Undang - Undang Nomor 13 tahun 2006 ini terdapat juga Pasal yang mengatur bahwa sesorang saksi atau korban dalam memberikan kesaksian tidak perlu hadir
39
di persidangan atas persetujuan Hakim, hal ini terdapat dalam Pasal 9 ayat (1), (2) dan (3) yaitu: (1) Saksi dan/atau Korban yang merasa dirinya berada dalam ancaman yang sangat besar, atas persetujuan hakim dapat memberikan kesaksian tanpa hadir langsung di pengadilan tempat perkara tersebut sedang diperiksa. (2) Saksi dan/atau Korban sebagaimana dimaksud pada ayat (1) dapat memberikan kesaksiannya secara tertulis yang disampaikan di hadapan pejabat yang berwenang dan membubuhkan tanda tangannya pada berita acara yang memuat tentang kesaksian tersebut. (3) Saksi dan/atau Korban sebagaimana dimaksud pada ayat (1) dapat pula didengar kesaksiannya secara langsung melalui sarana elektronik dengan didampingi oleh pejabat yang berwenang.
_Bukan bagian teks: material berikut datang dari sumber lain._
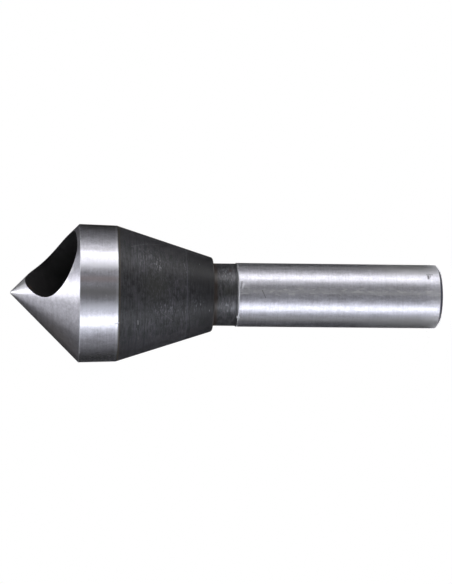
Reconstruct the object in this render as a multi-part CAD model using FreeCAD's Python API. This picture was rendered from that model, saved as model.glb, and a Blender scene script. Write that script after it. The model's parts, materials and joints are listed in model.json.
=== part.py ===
"""Countersink bit: a 90 degree point with a slanting chip hole, on a plain round shank.

The whole tool is one piece of tool steel. It is turned on one axis, bored through
the point at a slant, hardened, and then ground on the cone, the land and the shank.
The tool stands on the flat end of its shank: the origin is the centre of that end
face, and +Z runs along the axis to the tip. The mouth of the chip hole faces +X.
"""
import math
import os

import FreeCAD
import Part

# Driving dimensions: lengths in millimetres, angles in degrees
HEAD_D = 20.5             # across the shoulder, where the cone meets the land
POINT_ANGLE = 90.0        # included angle of the cutting cone
LAND_LENGTH = 5.5         # ground band behind the shoulder
LAND_BACK_TAPER = 1.7     # slope of the land towards the axis, so that only its front rubs
HEAD_LENGTH = 30.0        # tip to the rear face of the head
BODY_TAPER = 18.0         # slope of the unground body behind the land
REAR_BREAK = 0.15         # small chamfer round the rear face of the head
NECK_D = 9.2              # unground neck, a little under the shank
NECK_LENGTH = 3.5         # rear face of the head to the start of the shank
SHANK_D = 9.525           # ground shank, three eighths of an inch
SHANK_LENGTH = 30.7       # ground shank and its end chamfer together
END_CHAMFER_LENGTH = 0.5  # end chamfer, measured along the axis
END_CHAMFER_DEPTH = 0.75  # end chamfer, measured across
HOLE_D = 11.0             # chip hole
HOLE_ANGLE = 45.0         # slant of the chip hole to the axis of the tool
HOLE_CROSSING = 12.4      # tip to the point where the two axes cross


def turned_outline():
    """Corners of half the turned section, as (radius, height), from the end face to the tip.

    Heights are laid off from the end of the shank: first the shank, then the neck,
    then the head, whose cone ends on the axis.
    """
    head_r = HEAD_D / 2
    neck_r = NECK_D / 2
    shank_r = SHANK_D / 2
    neck_z = SHANK_LENGTH
    rear_z = neck_z + NECK_LENGTH
    tip_z = rear_z + HEAD_LENGTH
    shoulder_z = tip_z - head_r / math.tan(math.radians(POINT_ANGLE / 2))
    land_rear_z = shoulder_z - LAND_LENGTH
    land_rear_r = head_r - LAND_LENGTH * math.tan(math.radians(LAND_BACK_TAPER))
    taper = math.tan(math.radians(BODY_TAPER))
    break_r = land_rear_r - (land_rear_z - rear_z - REAR_BREAK) * taper
    return [
        (0.0, 0.0),
        (shank_r - END_CHAMFER_DEPTH, 0.0),
        (shank_r, END_CHAMFER_LENGTH),
        (shank_r, neck_z),
        (neck_r, neck_z),
        (neck_r, rear_z),
        (break_r - REAR_BREAK, rear_z),
        (break_r, rear_z + REAR_BREAK),
        (land_rear_r, land_rear_z),
        (head_r, shoulder_z),
        (0.0, tip_z),
    ]


def turned_blank():
    """The tool before boring: the half section turned once round the axis."""
    points = [FreeCAD.Vector(radius, 0, height) for radius, height in turned_outline()]
    section = Part.Face(Part.makePolygon(points + points[:1]))
    return section.revolve(FreeCAD.Vector(0, 0, 0), FreeCAD.Vector(0, 0, 1), 360)


def chip_hole():
    """A round bar that crosses the axis behind the tip and runs out through both sides.

    It leaves through the cone, where its rim is the cutting edge, and on the other
    side through the body, where the chips fall out.
    """
    tip_z = SHANK_LENGTH + NECK_LENGTH + HEAD_LENGTH
    slant = math.radians(HOLE_ANGLE)
    towards_mouth = FreeCAD.Vector(math.sin(slant), 0, math.cos(slant))
    crossing = FreeCAD.Vector(0, 0, tip_z - HOLE_CROSSING)
    reach = HEAD_D + HEAD_LENGTH
    start = crossing - towards_mouth * reach
    return Part.makeCylinder(HOLE_D / 2, 2 * reach, start, towards_mouth)


def countersink_bit():
    """The finished tool."""
    return turned_blank().cut(chip_hole())


os.makedirs("parts", exist_ok=True)
countersink_bit().exportStep("parts/countersink_bit.step")
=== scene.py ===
import json
import math

import bpy
import numpy as np
from mathutils import Matrix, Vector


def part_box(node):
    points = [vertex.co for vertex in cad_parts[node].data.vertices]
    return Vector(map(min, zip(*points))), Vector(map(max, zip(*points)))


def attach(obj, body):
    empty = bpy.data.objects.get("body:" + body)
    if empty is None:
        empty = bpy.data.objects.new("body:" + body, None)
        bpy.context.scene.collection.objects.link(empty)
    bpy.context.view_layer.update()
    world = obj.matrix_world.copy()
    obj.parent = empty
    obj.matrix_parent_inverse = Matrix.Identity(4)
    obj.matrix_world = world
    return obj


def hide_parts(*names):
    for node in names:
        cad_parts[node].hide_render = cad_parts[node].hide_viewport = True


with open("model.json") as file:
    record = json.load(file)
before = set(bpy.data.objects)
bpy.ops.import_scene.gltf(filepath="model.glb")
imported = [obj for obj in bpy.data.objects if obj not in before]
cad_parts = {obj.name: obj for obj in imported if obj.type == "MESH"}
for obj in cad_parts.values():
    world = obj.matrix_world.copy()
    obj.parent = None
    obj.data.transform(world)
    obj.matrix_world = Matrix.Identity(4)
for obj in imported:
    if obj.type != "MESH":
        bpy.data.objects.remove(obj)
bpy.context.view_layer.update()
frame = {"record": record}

# The countersink bit
# One bar of tool steel, turned on one axis with a 90 degree point and bored through that
# point at a slant to let the chips out. It was blackened when it was hardened, and then
# ground bright on the cone, on the land behind it and on the shank.
MM = 0.001
BIT = "countersink_bit"
SHANK_MOUNT = next(m for m in frame["record"]["mounts"] if m["name"] == "shank")
TIP_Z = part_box(BIT)[1].z
HEAD_R = 10.25 * MM                  # at the shoulder, where the cone meets the land
POINT_SLOPE = math.radians(45.0)     # half of the point's angle
TIP_ROUND = 0.35 * MM                # the very tip is a little blunt
SHOULDER_Z = TIP_Z - HEAD_R / math.tan(POINT_SLOPE)
SHOULDER_ROUND = 0.13 * MM           # the ground corner is a little dulled
LAND_LENGTH = 5.5 * MM
LAND_REAR_Z = SHOULDER_Z - LAND_LENGTH
LAND_SLOPE = math.radians(1.7)       # the land falls away behind its front edge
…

Seluruh hak – hak yang ada dalam Pasal 5 ayat ( 1 ) Undang - Undang Nomor 13 Tahun 2006 tentang Perlindungan Saksi dan Korban, hak untuk mendapatkan perlindungan adalah hak yang paling diinginkan oleh para saksi dan korban hal ini juga secara tersirat di jelaskan Pada Pasal 9 ayat ( 1 ), ( 2 ), ( 3 ) Undang – Undang tersebut, berdasarkan penjelasan pasal tersebut dapat disimpulkan bahwa saksi atau korban yang di ijinkan oleh Hakim untuk tidak hadir di depan persidangan serta kesaksiannya dapat disampaikan secara tertulis atau didengar kesaksiannya melalui sarana elektronik didampingi oleh pejabat berwenang hal ini mengisyaratkan bahwa ketidakhadiran saksi atau korban di muka persidangan mungkin saja karena ada ancaman dari pihak - pihak tertentu sehingga diperlukan pemberian hak perlindungan kepada saksi dan korban tersebut.
Mengingat betapa pentingnya keterangan saksi dalam persidangan perkara pidana khususnya saksi serta korban perkara pidana kasus - kasus seperti pembunuhan, korupsi, kekerasan dalam rumah tangga yang sudah melanggar hak asasi manusia, pencucian uang, narkotika, terorisme maupun kasus – kasus pelanggaran hak asasi manusia yang lain, pastinya saksi dan korban memerlukan perlindungan hukum
40
dari para aparat penegak hukum dalam memberikan kesaksiannya sehingga saksi dan korban dapat merasakan suatu keamanan untuk dirinya serta keluarganya dimana perlindungan ini ada dalam Undang - Undang Nomor 13 Tahun 2006 Tentang Perlindungan Saksi dan Korban ini.